In a convoluted tangle of red tape and finger pointing, consumers have been left to wonder who will be footing the bill for unfixed safety recalls after buying a used vehicle from a company like CarMax. According to a recent report conducted by Automotive News, consumer advocacy groups say that used car dealerships like CarMax should be held responsible, even though it has a policy in place that strictly states that all pending recall work is disclosed during a transaction and that “the burden is on the consumer after the sale.” Things aren’t getting any better either as companies like CarMax go toe-to-toe with consumer advocacy groups, who have purposefully been buying used vehicles from the retailer in order to showcase what happens when open safety recalls are present and no one wants to take responsibility for them.
Take Sean Kane, for instance. He’s the founder of New England-based consumer safety watch group The Safety Institute, which paid almost $30K for a 2012 Jeep Grand Cherokee from CarMax’s store in North Attleboro, Massachusetts on November 30. While both Kane and CarMax agreed that it was disclosed that the Grand Cherokee had several safety recalls on its docket, Kane claims that he was only told about the recalls after inquiring about them, and that the salesperson downplayed the seriousness of said issues. In response, CarMax alleged that Kane knew full-well that there were unsettled recalls with the Jeep prior to stepping onto the lot, yet he purchased the vehicle anyways, even when he had “the opportunity to walk away or return the vehicle.”
Kane argues that a few of the vehicle’s recalls were actually quite serious — it included a brake problem that could cause the vehicle to crash, intermittent stalling in traffic (which could also cause a crash), and some faulty wiring in the visor that was prone to causing fire. So good ol’ Mr. Kane bought that recall-riddled Grand Cherokee at the request of the Consumers for Auto Reliability and Safety Foundation out of Sacramento, California since his nonprofit focuses primarily on injury prevention and product safety, and guess where that led? It led to finger pointing with no one wanting to accept responsibility.
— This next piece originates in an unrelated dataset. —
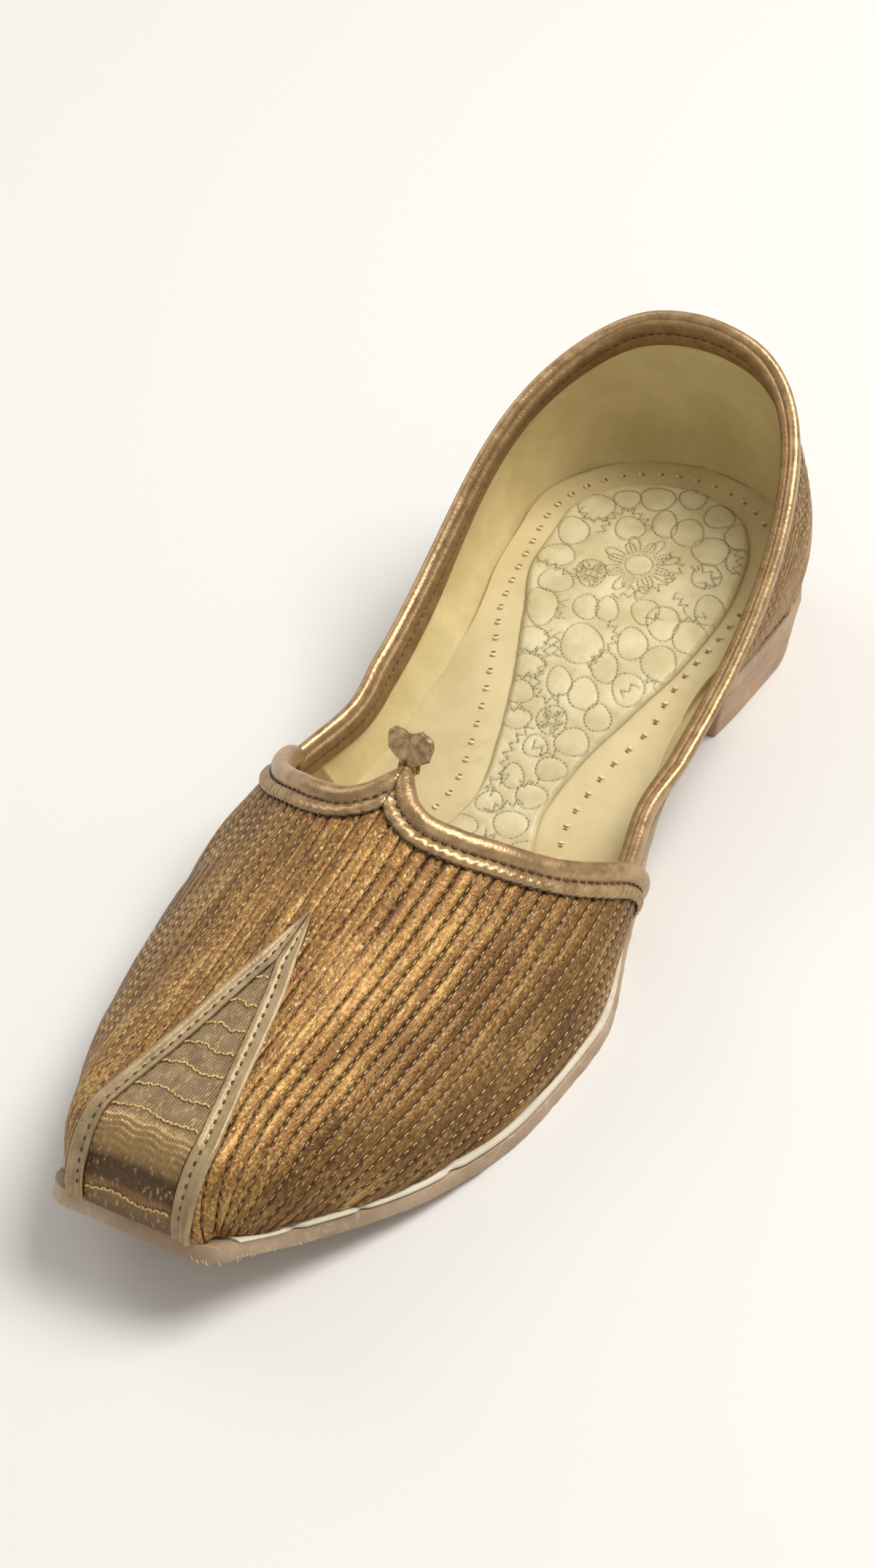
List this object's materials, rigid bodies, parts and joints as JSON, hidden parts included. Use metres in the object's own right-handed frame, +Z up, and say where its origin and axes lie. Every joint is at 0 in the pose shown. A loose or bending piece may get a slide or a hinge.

In response to these findings, CarMax explained that every vehicle listed for sale on its website has a link to the National Highway Traffic Safety Administration’s “VIN Look-up website,” where potential buyers can type in any vehicle identification number they want and check whether there is an open recall in place. But while this may sound like an appropriate action to take, many Americans still don’t think about things like this, even when common sense would suggest otherwise.
Before I go off on a fresh tangent about ways in which you can outsmart the dealer, it is important to note that CarMax did specifically state that all consumers should have open recalls repaired immediately upon purchase and that most safety-related recall repairs can be handled by a new-car dealership, so Kane should take his purchase straight to Jeep. But Kane has his own take on this, claiming that CarMax “touts that its vehicles undergo extensive safety inspections” but continues to send “mixed messages” to consumers.
“Why would they let me drive off without fixing it?” Kane exclaims. “Had I not asked about the recalls, I’m pretty sure the salesperson would not have pulled up those recalls to show me.”
Technically, Kane still legally owns the vehicle and he claims that the Jeep shall neither be driven nor sold prior to the necessary repairs being addressed and it gets a clean bill of health. He’s also indicating that this a conscious move by dealerships to take advantage of problem-prone automobiles.
“We never claimed we didn’t know there were recalls on the vehicles. I went in there as a consumer to try to understand how their process works and what happens when a consumer buys a vehicle with a recall,” Kane told Automotive News.
Meanwhile, Automotive News found that the Massachusetts Public Interest Research Group Education Fund conducted an investigation on October 28 where out of 243 vehicles on a CarMax lot, 17% of them had open recalls that had not been attended to. This study sounds strangely similar to one conducted out in California last May, when the California Public Interest Research Group and the aforementioned Consumers for Auto Reliability and Safety Foundation discovered that 10% of all vehicles CarMax offered for sale at its Oxnard, California store on May 20 to 21 and 9% of the cars at its Sacramento South store on May 26 to 27 were docked for safety recalls.
So what does this all mean for potential car buyers? Well, do some research. CarMax is right when it says that as a potential used car buyer it is the individual’s responsibility to research a vehicle to the point where they feel totally confident when it is time to sign on the dotted line. Plus, is anyone really surprised that a used car salesperson out of all people coincidentally neglected to tell Kane that his Jeep had some outstanding recalls on its roster? These are potential deal breakers, and while it is a violation of CarMax company policy not to make mention of any recalls, covering one’s own ass sounds a lot like common sense to us.